Founded by three Toronto friends and backed by a an angel investor late of PopCap Games, The Mysterious Package Company creates customized gifts sent by mail that embroil their (often unwitting) recipients in strange, fantastic, and tangible storytelling experiences.
Curios and Conundrums
i was the Narrative Director for the Mysterious Package Company from 2015-2017. Originally hired to replace one of the three founders, my main focus at the MPC was writing puzzles and stories for Curios and Conundrums, a quarterly subscription newspaper intended to confound and amaze. Picking up where the outgoing Narrative Director left off, I was tasked with designing puzzles that would take entire groups of people multiple months to solve.
Off the Chain
For the third volume of C&C, I designed a series of complex, threaded puzzles that interconnected and dovetailed into additional, hidden puzzles, which in turn revealed a secret story tied to MPC lore. This was one of the puzzle chains i was most proud to have designed:
In Issue 1, the answer to this Spot-the-Differences puzzle is CANCER.
In Issue 2, the answer to this Word Search puzzle is GEMINI.
In Issue 3, the answer to this Crossfire puzzle is LEO.
In the goat-themed fourth issue, the answer to this Word Search puzzle is CAPRICORN.
Each puzzle was linked by a special symbol to a “lock” in an online answer checker called The Vault.
One hidden lock hints that each issue’s horoscopes and this Smash n’ Grab puzzle are connected.
A close inspection of the Cancer, Gemini, Leo, and Capricorn horoscopes in the four issues all contain at least one directional word: DOWN, LEFT, UP/DOWN, and RIGHT.
Those directions mapped onto the NES-style controller in the Smash n’ Grab puzzle give us a sequence of foods: TOMATO, CHEESE, MUSHROOM, TOMATO, and FISH.
One of the tchotchkes that shipped with Issue 3 was a grocer’s coin that had these same food symbols stamped around its edge.
At the top of Issue 4 is a string of letters that begins with CHEESE and ends with APPLE:
If you stand the grocer’s coin on its edge, lining up the cheese, and roll it along the string of letters, taking note of each letter that matches the “TOMATO, CHEESE, MUSHROOM, TOMATO, FISH” sequence, you get this answer:
IFDBINGOODCOMPANY
If you then visit the IFDB (the Interactive Fiction Database) and search for “In Good Company,” you’ll discover a text adventure game with that title that takes place in the (fictional) headquarters of the Mysterious Package Company!

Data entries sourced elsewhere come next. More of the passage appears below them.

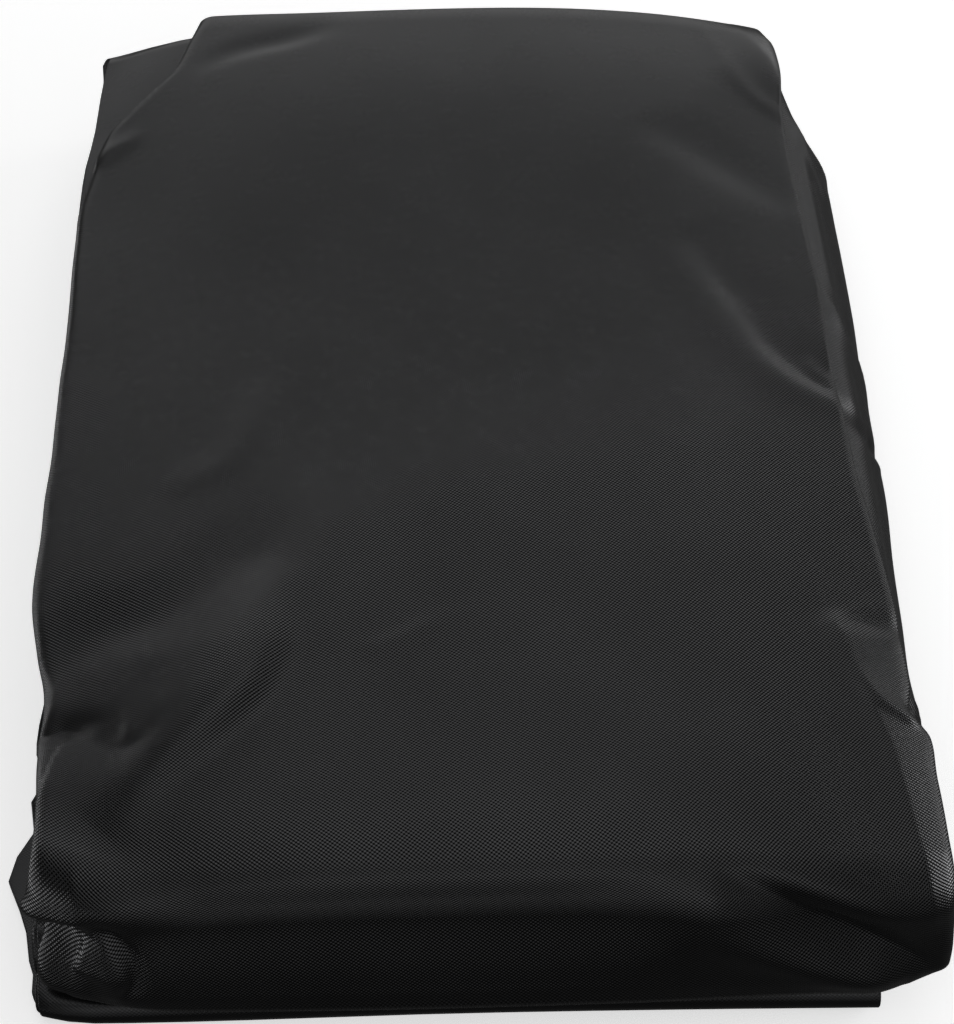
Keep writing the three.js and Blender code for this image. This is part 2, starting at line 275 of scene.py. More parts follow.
def run_edge(run, side, y):
    if run == TOP_RUN:
        return through(TOP_EDGES["y"], TOP_EDGES[side], y)
    edge = through(EDGE_ROWS_Y, RUN_EDGES[run][side], y)
    return edge - tab_reach(y) if run == 1 and side == "left" else edge


def side_edge(cut, side):
    y = middle_y(cut)
    start, end, share = int(cut[FROM_RUN]), int(cut[TO_RUN]), cut[RUN_SHARE]
    if start == ROLL_FROM_RUN and end == TOP_RUN:
        return float(through(ROLL_EDGES["share"], ROLL_EDGES[side], share))
    return float(mix(run_edge(start, side, y), run_edge(end, side, y), share))


def top_height(x, y):
    x, y = np.broadcast_arrays(x, y)
    across = [through(TOP_HEIGHT_X, row, x) for row in TOP_HEIGHT]
    return through(TOP_HEIGHT_Y, np.array(across), y)


def settle(x, y, level):
    """From the squared-up stack to the settled packet: points (x, y, z) in millimetres."""
    x, y, level = np.broadcast_arrays(x, y, level)
    front_hold = 1 - smooth_step(FRONT_Y + BOW_FADE["full"], FRONT_Y + BOW_FADE["none"], y)
    back_hold = smooth_step(BACK_Y - BOW_FADE["none"], BACK_Y - BOW_FADE["full"], y)
    roll_bow = through(ROLL_FRONT_LINE["x"], ROLL_FRONT_LINE["y"], x) - FRONT_Y
    low_bow = through(LOW_FRONT_LINE["x"], LOW_FRONT_LINE["y"], x) - LOW_FRONT_Y
    back_bow = through(BACK_LINE["x"], BACK_LINE["y"], x) - BACK_Y
    end_bow = np.where(level < run_bottom(ROLL_FROM_RUN) - RUN_GAP / 2, low_bow, roll_bow)
    lean_share = smooth_step(ROLL_LEAN_HEIGHTS["from"], ROLL_LEAN_HEIGHTS["to"], level)
    lean = lean_share * through(ROLL_LEAN["x"], ROLL_LEAN["reach"], x)
    settled_y = y + front_hold * (end_bow + lean) + back_hold * back_bow
    settled_z = level / STACK_HEIGHT * top_height(x, settled_y)
    return np.stack([x - BOX_MIDDLE["x"], settled_y - BOX_MIDDLE["y"], settled_z], -1)


# How far the cloth has gone round and along, for the pattern of its weave and for its creases.
def along_path(rows):
    steps = np.linalg.norm(np.diff(rows[:, MINUS_FACE], axis=0), axis=1)
    return np.concatenate([[0.0], np.cumsum(steps)])


def along_from_top(rows):
    """The same distance, but equal to the packet's y where the top run starts."""
    distance = along_path(rows)
    first = int(np.argmax((rows[:, FROM_RUN] == TOP_RUN) & (rows[:, TO_RUN] == TOP_RUN)))
    return distance - distance[first] + rows[first, MINUS_FACE][0]


NOISE_KNOTS = 400


def noise_line(seed, knots):
    """Smooth unevenness along a line: a function of the distance, with knots this far apart."""
    values = np.random.default_rng(seed).uniform(-1, 1, NOISE_KNOTS)

    def at(distance):
        place = np.asarray(distance, float) / knots + NOISE_KNOTS // 2
        low = np.floor(place).astype(int)
        t = smooth_step(0, 1, place - low)
        return mix(values[low % NOISE_KNOTS], values[(low + 1) % NOISE_KNOTS], t)

    return at


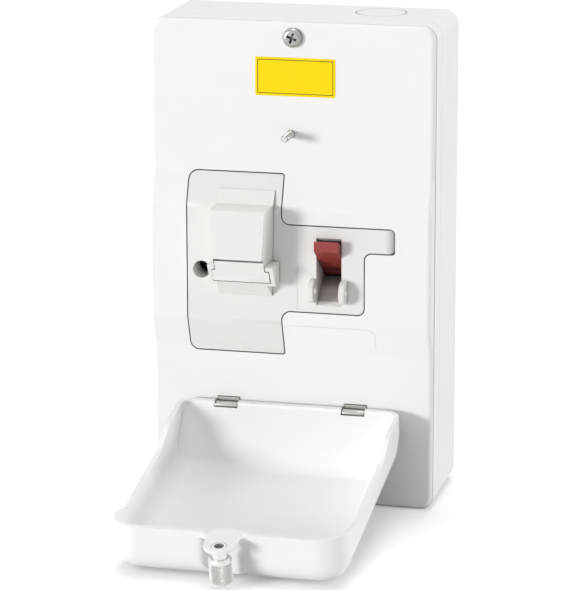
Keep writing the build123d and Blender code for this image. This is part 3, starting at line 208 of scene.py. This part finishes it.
STEEL = (0.60, 0.59, 0.57)
YELLOW, BORDER = (0.955, 0.71, 0.0), (0.06, 0.05, 0.02)
BORDER_INSET, BORDER_WIDE = 1.1 * MM, 0.35 * MM
SHINY_GAPS = (0.25, 0.9)    # how open a bright piece's corner is when its shade starts and ends
# Each shade and reach sets a material's painted shade in gaps and corners; grooves sets painted shade in cut
# grooves.
LOOKS = {
    "box_white": plastic("box_white", (0.875, 0.865, 0.845), 0.36, shade=(0.55, 0.54, 0.52)),
    "cover_white": plastic("cover_white", (0.885, 0.873, 0.858), 0.34),
    # Lighter than cover_white: painted light that brightens the open door's dish; reach and shade paint shade
    # in its tight corners.
    "door_white": plastic("door_white", (0.935, 0.928, 0.915), 0.34, reach=0.6 * MM, shade=(0.5, 0.49, 0.47)),
    "mechanism_grey": plastic("mechanism_grey", (0.79, 0.78, 0.755), 0.42),
    "carrier_grey": plastic("carrier_grey", (0.825, 0.815, 0.79), 0.40, shade=(0.38, 0.37, 0.35)),
    "flap_grey": plastic("flap_grey", (0.845, 0.835, 0.81), 0.40, shade=(0.45, 0.44, 0.42)),
    # Long reach: painted shade darkens the ramp in the switch slot under the dolly.
    "housing_grey": plastic("housing_grey", (0.58, 0.56, 0.53), 0.5, reach=9 * MM),
    "base_black": plastic("base_black", (0.035, 0.016, 0.014), 0.5),
    # Long reach: painted shade darkens the dolly's underside and its sides near the slot.
    "dolly_red": plastic("dolly_red", (0.28, 0.032, 0.028), 0.42, reach=11 * MM, shade=(0.13, 0.12, 0.13)),
    "plate_yellow": bordered("plate_yellow", "label_yellow", YELLOW, BORDER, BORDER_INSET, BORDER_WIDE),
    "plate_white": plastic("plate_white", (0.885, 0.88, 0.87), 0.42),
    "ceramic": plastic("ceramic", (0.80, 0.76, 0.68), 0.3),
    "cap_nickel": metal("cap_nickel", (0.72, 0.70, 0.66), 0.22),
    # Nut: painted shade in its knurl grooves and, through shade, in its tight corners.
    "nut_nickel": metal("nut_nickel", (0.80, 0.79, 0.77), 0.48, reach=0.9 * MM, shade=(0.10, 0.10, 0.09),
                        grooves=(0.46, 0.45, 0.435)),
    "clip_bright": metal("clip_bright", (0.56, 0.55, 0.525), 0.24, shade=(0.12, 0.115, 0.11),
                         openness=SHINY_GAPS),
    "grub_screw_steel": metal("grub_screw_steel", STEEL, 0.35),
    "terminal_brass": metal("terminal_brass", (0.72, 0.52, 0.22), 0.35),
    "contact_copper": metal("contact_copper", (0.76, 0.45, 0.30), 0.3),
    "cover_screw_zinc": metal("cover_screw_zinc", (0.40, 0.39, 0.375), 0.30, shade=(0.08, 0.08, 0.07),
                              openness=SHINY_GAPS),
    # Stud: painted shade in its thread groove.
    "stud_steel": metal("stud_steel", (0.62, 0.61, 0.59), 0.30, reach=0.7 * MM, grooves=(0.05, 0.048, 0.045)),
    "fixings_steel": metal("fixings_steel", STEEL, 0.35),
}

slots = {row["node"]: row["material_slot"] for row in record["subparts"]}
for name, obj in nodes.items():
    mat = LOOKS[slots[name]]
    for place in obj.material_slots:
        place.material = mat
    if not obj.material_slots:
        obj.data.materials.append(mat)


# Softer edges
WELD_WITHIN = 0.002 * MM
BEVEL_STEPS = 3
SOFT_FROM = math.radians(35)


def soften(obj, width):
    """Round the edges that a moulding or a pressing has rounded."""
    weld = obj.modifiers.new("weld", "WELD")
    weld.merge_threshold = WELD_WITHIN
    bevel = obj.modifiers.new("edge", "BEVEL")
    bevel.width = width
    bevel.segments = BEVEL_STEPS
    bevel.limit_method = "ANGLE"
    bevel.angle_limit = SOFT_FROM
    bevel.harden_normals = True
    bevel.use_clamp_overlap = True


SOFT_MM = {
    "mechanism_front": 0.28,
    "fuse_carrier": 0.4,
    "carrier_flap": 0.2,
    "switch_dolly": 0.45,
    "hinge_clip_left": 0.12,
    "hinge_clip_right": 0.12,
}
for name, width in SOFT_MM.items():
    soften(nodes[name], width * MM)


# Turned pieces with a fine thread or knurl; their sizes are millimetres
GROOVE_FULL_SHADE_AT = 0.3        # depth at which a groove has its full painted shade
SHARP_FROM = math.radians(40)
AXIS_HOLE = 0.05            # radius of the pinhole left along the axis, too fine to see
SAME = 0.001


def turned(name, start, axis, rings, around, radius, body, slot, node):
    """A turned piece in place of a node: rings of (place, radius), with radius() cutting thread or knurl."""
    axis = Vector(axis).normalized()
    across = axis.orthogonal().normalized()
    beside = axis.cross(across)
    points, faces, cuts = [], [], []
    for place, plain in rings:
        for step in range(around):
            turn = 2 * math.pi * step / around
            r = radius(place, plain, turn)
            # How deep the cut is at each point, which sets the painted groove shade.
            cuts.append(min(1, max(0, (plain - r) / GROOVE_FULL_SHADE_AT)))
            outward = across * math.cos(turn) + beside * math.sin(turn)
            points.append(start + (axis * place + outward * r) * MM)
    last = len(rings)
    for row in range(last):
        low, high = row * around, (row + 1) % last * around
        for step in range(around):
            after = (step + 1) % around
            faces.append((low + step, low + after, high + after, high + step))
    mesh = bpy.data.meshes.new(name)
    mesh.from_pydata(points, [], faces)
    mesh.materials.append(LOOKS[slot])
    mesh.attributes.new("groove", "FLOAT", "POINT").data.foreach_set("value", cuts)
    mesh.polygons.foreach_set("use_smooth", [True] * len(faces))
    mesh.set_sharp_from_angle(angle=SHARP_FROM)
    obj = bpy.data.objects.new(name, mesh)
    bpy.context.scene.collection.objects.link(obj)
    obj.update_tag()
    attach(obj, body)
    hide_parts(node)


def ring_row(start, stop, pitch, radius):
    """Rings of one radius, about a pitch apart."""
    count = max(1, round(abs(stop - start) / pitch))
    return [(start + (stop - start) * i / count, radius) for i in range(count + 1)]


def wave(value):
    """Triangle wave: 0 at whole numbers, 1 halfway."""
    return 1 - abs(2 * (value % 1.0) - 1)


# Thumb nut, along its own spin axis; places are from the door's rim plane
spin = next(j for j in record["behaviour"]["joints"] if j["name"] == "thumb_nut_spin")
NUT_AXIS = Vector(spin["axis"])
JOINT_PLACE = 10            # of the spin joint, from the rim plane
NUT_ORIGIN = Vector(spin["pos_m"]) - NUT_AXIS * JOINT_PLACE * MM
FLARE_START, FLARE_STOP, FLARE_R, FLARE_EDGE = 1.25, 1.8, 3.45, 0.15
SPIGOT_STOP, SPIGOT_R = 3.05, 3.0
SHOULDER, NECK_R, NECK_EDGE = 7.2, 3.65, 0.1
NUT_BEVEL, NUT_R, NUT_END = 1.1, 5.6, 21.3
KNURL_START, KNURL_STOP, KNURL_DEEP = 9.0, 19.9, 0.42
KNURL_AROUND, KNURL_PITCH, KNURL_FADE = 30, 1.2, 0.4
KNURL_POINTS = 6            # points round the nut for each tooth
KNURL_RING = 0.14           # distance between the rings that carry it
LEAD_R, BORE_R, BORE_START, BORE_STOP = 2.45, 1.95, 10.9, 15.9

nut_rings = [(FLARE_START, LEAD_R), (FLARE_START, FLARE_R - FLARE_EDGE)]
nut_rings += [(FLARE_START + FLARE_EDGE, FLARE_R), (FLARE_STOP, FLARE_R)]
nut_rings += [(FLARE_STOP, SPIGOT_R), (SPIGOT_STOP, SPIGOT_R)]
nut_rings += [(SPIGOT_STOP, NECK_R - NECK_EDGE), (SPIGOT_STOP + NECK_EDGE, NECK_R), (SHOULDER, NECK_R)]
nut_rings += [(SHOULDER, NUT_R - NUT_BEVEL), (SHOULDER + NUT_BEVEL, NUT_R), (KNURL_START - 0.4, NUT_R)]
nut_rings += ring_row(KNURL_START - 0.25, KNURL_STOP - 0.15, KNURL_RING, NUT_R)
nut_rings += [(KNURL_STOP, NUT_R - 0.05), (NUT_END - 0.7, NUT_R - 0.4), (NUT_END - 0.2, NUT_R - 1.0)]
nut_rings += [(NUT_END, NUT_R - 1.6), (NUT_END, AXIS_HOLE)]
nut_rings += [(BORE_STOP, AXIS_HOLE), (BORE_STOP, BORE_R), (BORE_START, BORE_R), (BORE_START, LEAD_R)]


def knurl(place, plain, turn):
    """Two crossing sets of slanted grooves, fading out at both ends."""
    if plain < NUT_R - SAME:
        return plain
    along = (place - KNURL_START) / KNURL_PITCH
    around = turn * KNURL_AROUND / (2 * math.pi)
    crest = min(wave(around + along), wave(around - along))
    ends = min(1, (place - KNURL_START) / KNURL_FADE, (KNURL_STOP - place) / KNURL_FADE)
    return plain - KNURL_DEEP * max(0, ends) * (1 - crest)


turned("thumb_nut_knurled", NUT_ORIGIN, NUT_AXIS, nut_rings, KNURL_AROUND * KNURL_POINTS, knurl,
       "nut", "nut_nickel", "thumb_nut")

# Stud; places are forward from the back plane
STUD_R, STUD_ROUND = 1.85, 28
THREAD_PITCH, THREAD_DEEP, THREAD_RING = 0.7, 0.32, 0.1
FLANGE_BACK, FLANGE_FRONT = 54.5, 55.5
stud_low, stud_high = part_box("door_stud")
stud_start = Vector(((stud_low[0] + stud_high[0]) / 2, 0, (stud_low[2] + stud_high[2]) / 2))
stud_back, stud_tip = -stud_high[1] / MM, -stud_low[1] / MM
flange = (stud_high[0] - stud_low[0]) / 2 / MM
stud_rings = [(stud_back, AXIS_HOLE), (stud_back, STUD_R - 0.35)]
stud_rings += ring_row(stud_back + 0.3, FLANGE_BACK, THREAD_RING, STUD_R)
stud_rings += [(FLANGE_BACK, flange), (FLANGE_FRONT, flange)]
stud_rings += ring_row(FLANGE_FRONT, stud_tip - 0.5, THREAD_RING, STUD_R)
stud_rings += [(stud_tip, STUD_R - 0.5), (stud_tip, AXIS_HOLE)]


def thread(place, plain, turn):
    """A single groove that winds round the stud."""
    if abs(plain - STUD_R) > SAME:
        return plain
    return plain - THREAD_DEEP * (1 - wave(place / THREAD_PITCH - turn / (2 * math.pi)))


turned("door_stud_threaded", stud_start, (0, -1, 0), stud_rings, STUD_ROUND, thread,
       "enclosure", "stud_steel", "door_stud")


# Floor and background
WORLD_LIGHT = 0.40
FLOOR_SEEN, FLOOR_BOUNCE = 0.97, 0.78
FLOOR_GLOW = 0.22           # added to the floor where it is seen, directly or in a reflection
FLOOR_SIZE, FLOOR_ROUGH = 12, 0.8


def seen_directly(tree):
    """1 for what the camera sees, also in metal or through glass, and 0 for light on the object."""
    path = tree.nodes.new("ShaderNodeLightPath")
    total = path.outputs["Is Camera Ray"]
    for name in ("Is Glossy Ray", "Is Transmission Ray"):
        step = tree.nodes.new("ShaderNodeMath")
        step.operation = "MAXIMUM"
        tree.links.new(total, step.inputs[0])
        tree.links.new(path.outputs[name], step.inputs[1])
        total = step.outputs["Value"]
    return total


bpy.ops.mesh.primitive_plane_add(size=FLOOR_SIZE, location=(0, 0, cad_box[0][2]))
floor = bpy.context.object
floor.name = "floor"
mat, tree, bsdf = new_material("floor_pale")
bounce, seen = [FLOOR_BOUNCE] * 3, [FLOOR_SEEN] * 3
tree.links.new(colour_mix(tree, seen_directly(tree), bounce, seen), bsdf.inputs["Base Color"])
bsdf.inputs["Roughness"].default_value = FLOOR_ROUGH
bsdf.inputs["Specular IOR Level"].default_value = 0.0
bsdf.inputs["Emission Color"].default_value = (1, 1, 1, 1)
tree.links.new(remap(tree, seen_directly(tree), 0, 1, 0, FLOOR_GLOW), bsdf.inputs["Emission Strength"])
floor.data.materials.append(mat)

world = bpy.data.worlds.new("studio")
bpy.context.scene.world = world
world.use_nodes = True
tree = world.node_tree
back = tree.nodes["Background"]
strength = remap(tree, seen_directly(tree), 0, 1, WORLD_LIGHT, 1.0)
back.inputs["Color"].default_value = (1, 1, 1, 1)
tree.links.new(strength, back.inputs["Strength"])


# Light; each lamp's level is what it adds on a white surface that faces it

def sun(name, towards, level, soft):
    """A lamp far off in the direction towards (across, back, up), soft degrees wide."""
    data = bpy.data.lights.new(name, "SUN")
    data.energy = level * math.pi
    data.angle = math.radians(soft)
    lamp = bpy.data.objects.new(name, data)
    bpy.context.scene.collection.objects.link(lamp)
    lamp.rotation_euler = Vector(towards).to_track_quat("Z", "Y").to_euler()


sun("key_left", (-0.68, -0.78, 0.10), 0.66, 16)
sun("rim_right", (0.98, 0.16, 0.10), 0.31, 10)
sun("top", (0.0, 0.06, 1.0), 0.29, 30)
sun("top_back", (0.0, 0.80, 0.80), 0.13, 20)

# Camera
TARGET = Vector((-2.8, -58, -15.3)) * MM
DISTANCE, LENS = 1.5455, 187.35
YAW, PITCH, ROLL = (math.radians(a) for a in (13.99, 14.12, -0.15))
camera = bpy.data.cameras.new("camera")
camera.lens = LENS
camera.clip_start = 0.05
view = bpy.data.objects.new("camera", camera)
bpy.context.scene.collection.objects.link(view)
aim = Vector((math.sin(YAW) * math.cos(PITCH), -math.cos(YAW) * math.cos(PITCH), math.sin(PITCH)))
view.location = TARGET + aim * DISTANCE
turn = (-aim).to_track_quat("-Z", "Y").to_matrix().to_4x4() @ Matrix.Rotation(ROLL, 4, "Z")
view.rotation_euler = turn.to_euler()
bpy.context.scene.camera = view
bpy.context.scene.view_settings.view_transform = "Standard"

When you complete the text adventure game, you discover the final answer to the puzzle.
Project Bookworm
Another puzzle chain led solvers to scour a series of real-life libraries around the world for secret symbols. i mobilized an army of online odd-jobbers to visit their local libraries and hide the symbols in certain books.
Stranger Than Fiction
i wrote numerous articles and stories for Curios and Conundrums. i structured the Pressed For Time series like an Encyclopedia Brown mystery, ending it in a cliffhanger with the ultimate answer discoverable online, to help the Mysterious Package Company more effectively track its readership.
Beast of a Task
One of my first tasks at the Mysterious Package Company was to deliver on the promises of an ambitious Kickstarter campaign. The Century Beast was imagined by the outgoing Narrative Director as a viking-themed tale of a sea monster that attacks every hundred years. Working from the past Narrative Director’s story outline, I wrote a series of diary entries, scholarly articles, shop receipts, and comic book pages to tell the story of a woman whose father (voiced in an audio diary by Mark Meer of Mass Effect fame) was killed by the aquatic abomination in the early 1980’s, and who now suspects a large scale cover-up by the Norwegian government.
Paper House
The MPC’s second Kickstarter campaign was for Filigree in Shadow, a murder mystery set in a Victorian mansion. One of the stretch goals was a papercraft model of the house that customers could cut out and glue together. i designed the 3D pattern for the house, which was skinned by designer Alex Bayliss.
Hands-On Interactivity
Many of the early MPC experiences were non-interactive stories that customers would read through. As competition in the mystery box industry heated up, the Mysterious Package Company began to add more interactive elements to their offering: secret codes, decoder wheels, and different puzzles that customers could solve to reveal secret snippets of story.
For Filigree in Shadow, i developed a secret code akin to pigpen that customers could crack.
For their Lovecraftian adventure Rise of the Cult, i worked with designer Angel Rivera to develop the broken gear from an arcane astrological decoder machine that could extract secret messages from a star chart.
For the Indiana Jonesian Hunt for the Forgotten Tomb, Angel Rivera and i teamed up once again to concoct an activity were solvers would roll a sheep knucklebone die on an archaeological survey to pinpoint the location of the titular tomb.